(Entries with model source code)
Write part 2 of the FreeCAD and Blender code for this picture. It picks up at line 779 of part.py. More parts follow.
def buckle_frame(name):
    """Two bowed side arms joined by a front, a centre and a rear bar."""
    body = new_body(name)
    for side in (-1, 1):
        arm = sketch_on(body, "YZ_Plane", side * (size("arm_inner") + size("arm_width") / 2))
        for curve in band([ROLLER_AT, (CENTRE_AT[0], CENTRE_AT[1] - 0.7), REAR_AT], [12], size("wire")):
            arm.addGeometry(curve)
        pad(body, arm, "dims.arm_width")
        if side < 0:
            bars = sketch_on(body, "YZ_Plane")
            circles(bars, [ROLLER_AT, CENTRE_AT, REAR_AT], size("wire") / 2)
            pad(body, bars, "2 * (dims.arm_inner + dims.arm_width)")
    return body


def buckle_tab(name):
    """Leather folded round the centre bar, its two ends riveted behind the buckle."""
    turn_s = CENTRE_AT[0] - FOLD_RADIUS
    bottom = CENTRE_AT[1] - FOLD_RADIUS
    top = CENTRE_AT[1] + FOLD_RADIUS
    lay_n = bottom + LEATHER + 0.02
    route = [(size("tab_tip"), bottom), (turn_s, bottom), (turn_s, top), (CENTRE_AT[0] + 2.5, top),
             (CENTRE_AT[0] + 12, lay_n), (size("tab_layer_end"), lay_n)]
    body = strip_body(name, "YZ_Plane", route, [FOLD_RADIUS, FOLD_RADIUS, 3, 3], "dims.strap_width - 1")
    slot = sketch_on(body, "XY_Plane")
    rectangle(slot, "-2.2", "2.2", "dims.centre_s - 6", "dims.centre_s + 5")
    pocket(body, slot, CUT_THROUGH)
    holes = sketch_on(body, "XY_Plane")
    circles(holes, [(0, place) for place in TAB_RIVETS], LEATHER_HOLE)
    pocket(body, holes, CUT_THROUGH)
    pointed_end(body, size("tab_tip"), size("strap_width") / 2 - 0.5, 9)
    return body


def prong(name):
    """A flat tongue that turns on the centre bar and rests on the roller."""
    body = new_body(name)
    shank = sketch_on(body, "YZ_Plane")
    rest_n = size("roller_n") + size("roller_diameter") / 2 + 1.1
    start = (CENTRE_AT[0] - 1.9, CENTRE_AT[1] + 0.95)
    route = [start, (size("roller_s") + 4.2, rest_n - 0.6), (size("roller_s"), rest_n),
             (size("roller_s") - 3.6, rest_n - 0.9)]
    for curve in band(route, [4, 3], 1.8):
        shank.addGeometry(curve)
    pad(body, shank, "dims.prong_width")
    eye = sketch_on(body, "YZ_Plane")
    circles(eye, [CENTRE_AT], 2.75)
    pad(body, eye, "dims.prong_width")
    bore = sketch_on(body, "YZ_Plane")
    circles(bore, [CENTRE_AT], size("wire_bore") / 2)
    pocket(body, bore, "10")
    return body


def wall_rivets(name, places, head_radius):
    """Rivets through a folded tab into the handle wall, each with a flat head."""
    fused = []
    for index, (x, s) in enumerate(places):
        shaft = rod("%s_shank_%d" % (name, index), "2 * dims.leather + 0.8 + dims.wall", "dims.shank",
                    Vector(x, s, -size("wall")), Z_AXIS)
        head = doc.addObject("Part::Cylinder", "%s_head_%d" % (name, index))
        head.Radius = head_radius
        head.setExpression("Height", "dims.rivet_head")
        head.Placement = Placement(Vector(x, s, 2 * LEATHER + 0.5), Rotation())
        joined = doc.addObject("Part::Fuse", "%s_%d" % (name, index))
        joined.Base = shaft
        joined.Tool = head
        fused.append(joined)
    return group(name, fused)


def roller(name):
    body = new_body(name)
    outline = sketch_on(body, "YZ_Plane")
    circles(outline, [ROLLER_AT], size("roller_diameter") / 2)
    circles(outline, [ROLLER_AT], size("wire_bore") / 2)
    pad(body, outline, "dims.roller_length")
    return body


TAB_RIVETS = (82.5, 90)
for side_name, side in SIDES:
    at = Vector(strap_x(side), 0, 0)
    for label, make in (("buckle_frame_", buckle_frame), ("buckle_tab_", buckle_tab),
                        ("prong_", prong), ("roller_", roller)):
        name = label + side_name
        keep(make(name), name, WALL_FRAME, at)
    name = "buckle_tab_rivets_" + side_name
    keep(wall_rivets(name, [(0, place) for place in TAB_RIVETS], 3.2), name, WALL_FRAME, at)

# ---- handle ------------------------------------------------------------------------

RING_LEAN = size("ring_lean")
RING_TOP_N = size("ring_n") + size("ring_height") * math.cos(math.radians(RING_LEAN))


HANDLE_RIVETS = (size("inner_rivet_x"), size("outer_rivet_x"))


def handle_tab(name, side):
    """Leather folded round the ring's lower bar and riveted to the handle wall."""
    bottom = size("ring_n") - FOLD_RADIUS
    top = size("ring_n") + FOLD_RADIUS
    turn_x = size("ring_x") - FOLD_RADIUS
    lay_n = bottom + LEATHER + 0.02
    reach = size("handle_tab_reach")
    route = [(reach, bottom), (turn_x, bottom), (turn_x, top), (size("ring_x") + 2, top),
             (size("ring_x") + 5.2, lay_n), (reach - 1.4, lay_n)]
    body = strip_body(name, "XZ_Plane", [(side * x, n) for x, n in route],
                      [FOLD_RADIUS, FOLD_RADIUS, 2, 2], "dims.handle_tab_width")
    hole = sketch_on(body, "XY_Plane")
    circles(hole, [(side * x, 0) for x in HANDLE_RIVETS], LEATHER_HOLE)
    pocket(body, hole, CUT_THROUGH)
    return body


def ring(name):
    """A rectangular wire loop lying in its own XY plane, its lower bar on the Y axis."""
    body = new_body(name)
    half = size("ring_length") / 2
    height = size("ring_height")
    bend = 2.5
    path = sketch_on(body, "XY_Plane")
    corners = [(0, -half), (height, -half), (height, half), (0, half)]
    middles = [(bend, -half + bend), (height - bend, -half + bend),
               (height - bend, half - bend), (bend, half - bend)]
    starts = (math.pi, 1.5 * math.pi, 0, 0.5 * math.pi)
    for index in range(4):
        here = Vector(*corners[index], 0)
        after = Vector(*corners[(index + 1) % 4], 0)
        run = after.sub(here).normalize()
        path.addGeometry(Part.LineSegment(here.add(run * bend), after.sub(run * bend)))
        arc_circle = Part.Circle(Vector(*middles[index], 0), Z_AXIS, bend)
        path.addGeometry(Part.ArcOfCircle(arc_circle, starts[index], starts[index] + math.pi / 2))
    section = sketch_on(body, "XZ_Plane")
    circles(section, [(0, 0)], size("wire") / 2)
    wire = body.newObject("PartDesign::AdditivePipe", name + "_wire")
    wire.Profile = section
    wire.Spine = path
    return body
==
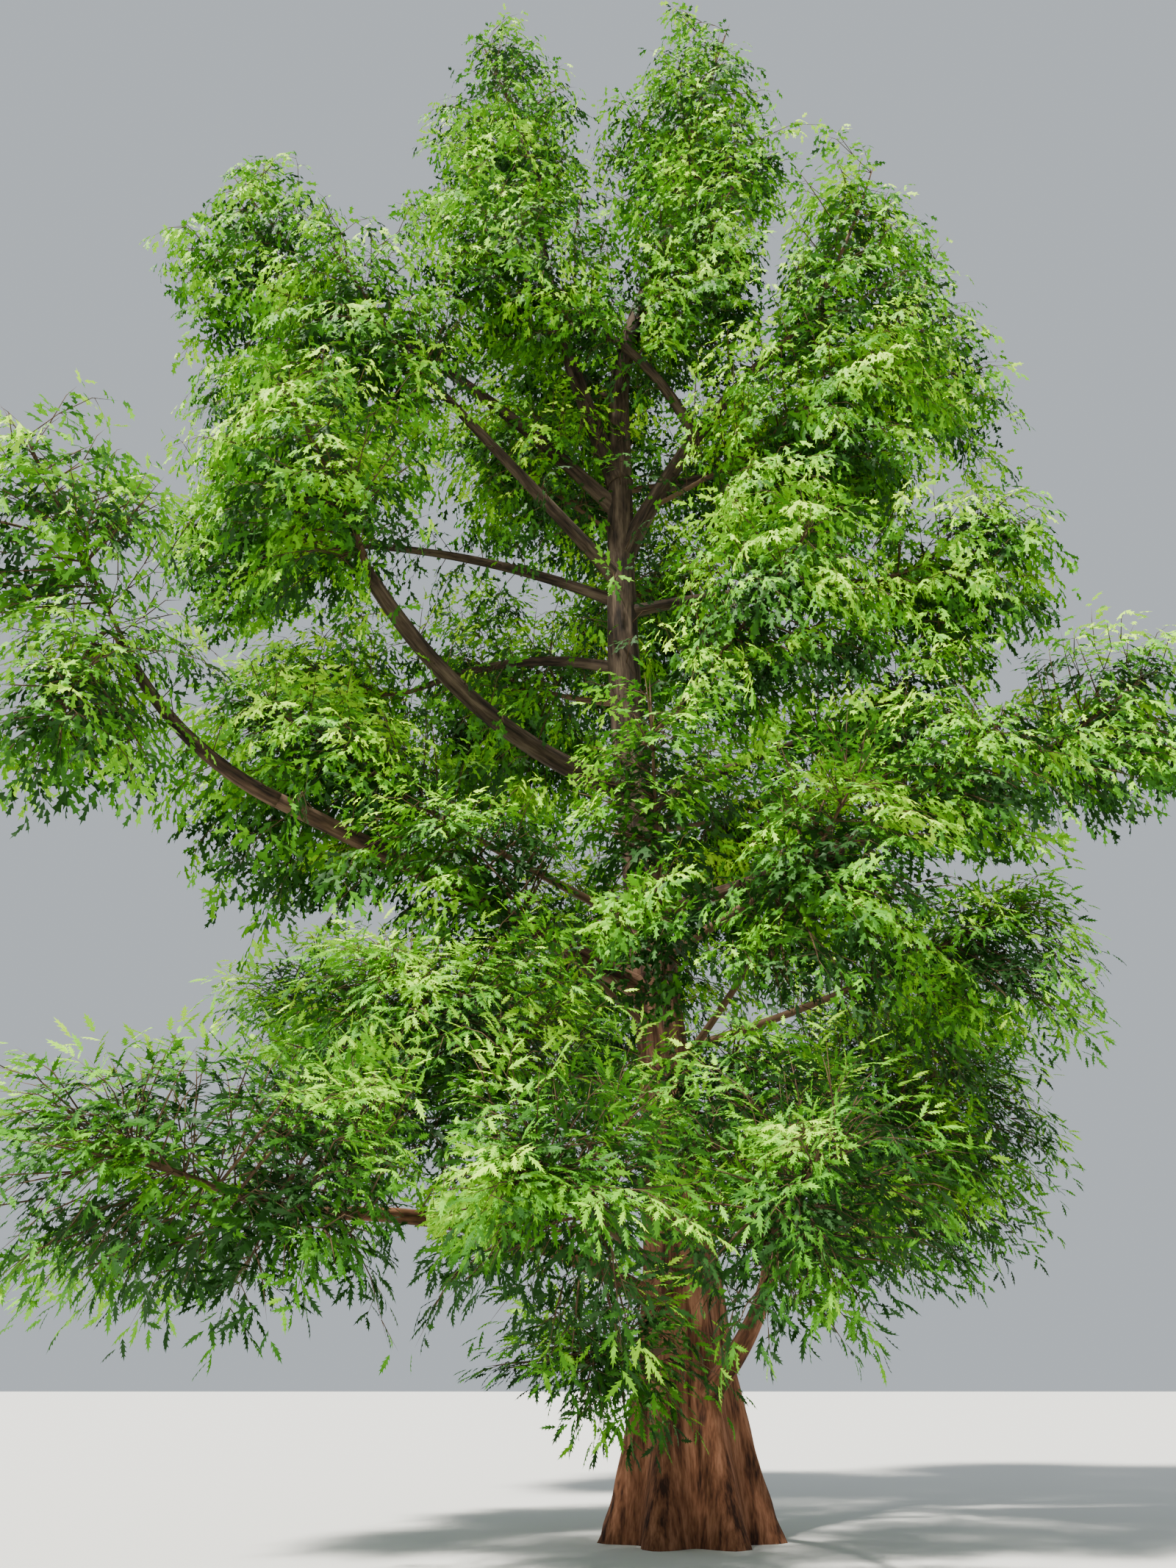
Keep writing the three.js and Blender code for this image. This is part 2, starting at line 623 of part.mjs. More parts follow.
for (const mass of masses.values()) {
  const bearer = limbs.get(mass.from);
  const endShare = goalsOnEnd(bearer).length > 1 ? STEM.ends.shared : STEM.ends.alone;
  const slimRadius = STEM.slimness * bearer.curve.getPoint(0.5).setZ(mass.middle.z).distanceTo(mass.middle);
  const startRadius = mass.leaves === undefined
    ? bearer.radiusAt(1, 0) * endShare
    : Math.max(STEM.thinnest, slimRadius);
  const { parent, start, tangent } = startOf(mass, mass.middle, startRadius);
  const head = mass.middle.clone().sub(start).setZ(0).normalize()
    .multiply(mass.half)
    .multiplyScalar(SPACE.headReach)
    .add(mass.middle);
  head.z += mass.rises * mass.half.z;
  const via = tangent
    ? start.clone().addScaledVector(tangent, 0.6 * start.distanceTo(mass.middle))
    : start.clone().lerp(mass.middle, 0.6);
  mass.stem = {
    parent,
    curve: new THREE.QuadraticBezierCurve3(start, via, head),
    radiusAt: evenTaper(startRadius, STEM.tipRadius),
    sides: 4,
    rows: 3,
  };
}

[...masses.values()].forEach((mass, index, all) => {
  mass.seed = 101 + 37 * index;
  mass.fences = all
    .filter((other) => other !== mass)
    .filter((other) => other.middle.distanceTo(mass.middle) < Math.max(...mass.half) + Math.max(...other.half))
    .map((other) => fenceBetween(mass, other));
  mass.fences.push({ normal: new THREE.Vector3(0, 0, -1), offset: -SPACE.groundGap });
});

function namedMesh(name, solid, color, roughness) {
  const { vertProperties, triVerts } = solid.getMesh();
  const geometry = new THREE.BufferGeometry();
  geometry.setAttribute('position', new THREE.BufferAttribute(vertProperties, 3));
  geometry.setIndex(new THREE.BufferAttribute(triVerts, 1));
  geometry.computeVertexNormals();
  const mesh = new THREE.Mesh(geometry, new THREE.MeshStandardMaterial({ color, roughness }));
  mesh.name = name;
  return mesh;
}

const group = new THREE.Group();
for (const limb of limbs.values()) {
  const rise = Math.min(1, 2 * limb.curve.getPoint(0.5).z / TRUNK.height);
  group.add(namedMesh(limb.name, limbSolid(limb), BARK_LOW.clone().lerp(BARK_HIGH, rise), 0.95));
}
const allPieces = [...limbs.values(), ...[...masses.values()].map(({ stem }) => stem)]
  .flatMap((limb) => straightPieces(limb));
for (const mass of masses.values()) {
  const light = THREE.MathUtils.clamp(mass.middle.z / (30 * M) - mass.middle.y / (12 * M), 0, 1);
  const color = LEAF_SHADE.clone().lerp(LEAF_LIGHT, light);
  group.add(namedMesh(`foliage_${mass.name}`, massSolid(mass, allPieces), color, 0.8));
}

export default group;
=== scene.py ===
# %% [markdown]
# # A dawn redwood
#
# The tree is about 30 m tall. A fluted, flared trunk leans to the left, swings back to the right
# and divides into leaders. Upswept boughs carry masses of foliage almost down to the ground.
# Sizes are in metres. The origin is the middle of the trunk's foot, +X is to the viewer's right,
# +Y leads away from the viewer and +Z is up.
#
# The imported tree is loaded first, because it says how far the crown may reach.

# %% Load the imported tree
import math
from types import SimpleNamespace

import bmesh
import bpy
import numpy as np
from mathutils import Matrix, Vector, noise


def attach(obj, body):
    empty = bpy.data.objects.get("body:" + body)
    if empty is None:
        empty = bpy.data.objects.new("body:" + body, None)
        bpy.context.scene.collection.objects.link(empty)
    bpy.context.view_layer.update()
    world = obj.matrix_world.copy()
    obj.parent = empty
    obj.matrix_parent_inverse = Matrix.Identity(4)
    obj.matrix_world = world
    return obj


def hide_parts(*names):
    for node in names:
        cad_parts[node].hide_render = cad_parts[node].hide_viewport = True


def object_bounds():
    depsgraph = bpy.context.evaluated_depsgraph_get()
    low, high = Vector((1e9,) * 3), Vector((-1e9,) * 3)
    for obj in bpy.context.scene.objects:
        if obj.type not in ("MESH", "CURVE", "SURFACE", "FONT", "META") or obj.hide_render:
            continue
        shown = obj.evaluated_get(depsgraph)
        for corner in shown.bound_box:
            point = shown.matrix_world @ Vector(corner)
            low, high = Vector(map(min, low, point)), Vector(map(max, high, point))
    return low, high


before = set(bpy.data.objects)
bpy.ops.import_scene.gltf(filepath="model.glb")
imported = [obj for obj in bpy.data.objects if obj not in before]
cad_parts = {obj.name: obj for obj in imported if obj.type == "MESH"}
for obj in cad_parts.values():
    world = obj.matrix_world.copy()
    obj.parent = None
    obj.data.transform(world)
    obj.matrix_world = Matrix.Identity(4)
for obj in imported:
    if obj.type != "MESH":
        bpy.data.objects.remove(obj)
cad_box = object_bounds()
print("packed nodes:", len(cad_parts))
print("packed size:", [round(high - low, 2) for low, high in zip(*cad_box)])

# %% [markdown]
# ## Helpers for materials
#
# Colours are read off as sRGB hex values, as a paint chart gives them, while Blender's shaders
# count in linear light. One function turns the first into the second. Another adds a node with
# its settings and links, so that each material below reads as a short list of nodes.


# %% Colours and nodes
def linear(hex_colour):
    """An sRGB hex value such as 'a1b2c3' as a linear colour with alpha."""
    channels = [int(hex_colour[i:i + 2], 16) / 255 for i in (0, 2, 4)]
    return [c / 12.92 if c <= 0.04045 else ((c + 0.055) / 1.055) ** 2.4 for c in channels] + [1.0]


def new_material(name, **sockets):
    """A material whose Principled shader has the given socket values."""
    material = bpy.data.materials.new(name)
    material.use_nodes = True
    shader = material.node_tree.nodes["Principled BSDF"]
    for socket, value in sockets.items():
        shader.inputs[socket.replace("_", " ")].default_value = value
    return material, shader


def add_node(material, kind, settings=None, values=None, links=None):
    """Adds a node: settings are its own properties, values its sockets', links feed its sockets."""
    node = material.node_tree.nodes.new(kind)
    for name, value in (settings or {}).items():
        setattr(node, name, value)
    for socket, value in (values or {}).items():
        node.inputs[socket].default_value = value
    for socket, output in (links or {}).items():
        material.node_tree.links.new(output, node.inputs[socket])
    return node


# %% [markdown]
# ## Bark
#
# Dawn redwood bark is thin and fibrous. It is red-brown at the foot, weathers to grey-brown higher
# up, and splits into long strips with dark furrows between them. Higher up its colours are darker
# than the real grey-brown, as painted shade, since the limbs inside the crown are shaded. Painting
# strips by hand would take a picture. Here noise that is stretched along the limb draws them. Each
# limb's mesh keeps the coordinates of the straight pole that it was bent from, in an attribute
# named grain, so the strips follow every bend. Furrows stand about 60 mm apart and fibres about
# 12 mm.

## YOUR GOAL
Copy out exactly the lines from the one with "const group = new THREE.Group();" through the one with "bpy.context.scene.collection.objects.link(empty)", counting both ends, and no other lines.

## OUTPUT FOR THIS TASK
const group = new THREE.Group();
for (const limb of limbs.values()) {
  const rise = Math.min(1, 2 * limb.curve.getPoint(0.5).z / TRUNK.height);
  group.add(namedMesh(limb.name, limbSolid(limb), BARK_LOW.clone().lerp(BARK_HIGH, rise), 0.95));
}
const allPieces = [...limbs.values(), ...[...masses.values()].map(({ stem }) => stem)]
  .flatMap((limb) => straightPieces(limb));
for (const mass of masses.values()) {
  const light = THREE.MathUtils.clamp(mass.middle.z / (30 * M) - mass.middle.y / (12 * M), 0, 1);
  const color = LEAF_SHADE.clone().lerp(LEAF_LIGHT, light);
  group.add(namedMesh(`foliage_${mass.name}`, massSolid(mass, allPieces), color, 0.8));
}

export default group;
=== scene.py ===
# %% [markdown]
# # A dawn redwood
#
# The tree is about 30 m tall. A fluted, flared trunk leans to the left, swings back to the right
# and divides into leaders. Upswept boughs carry masses of foliage almost down to the ground.
# Sizes are in metres. The origin is the middle of the trunk's foot, +X is to the viewer's right,
# +Y leads away from the viewer and +Z is up.
#
# The imported tree is loaded first, because it says how far the crown may reach.

# %% Load the imported tree
import math
from types import SimpleNamespace

import bmesh
import bpy
import numpy as np
from mathutils import Matrix, Vector, noise


def attach(obj, body):
    empty = bpy.data.objects.get("body:" + body)
    if empty is None:
        empty = bpy.data.objects.new("body:" + body, None)
        bpy.context.scene.collection.objects.link(empty)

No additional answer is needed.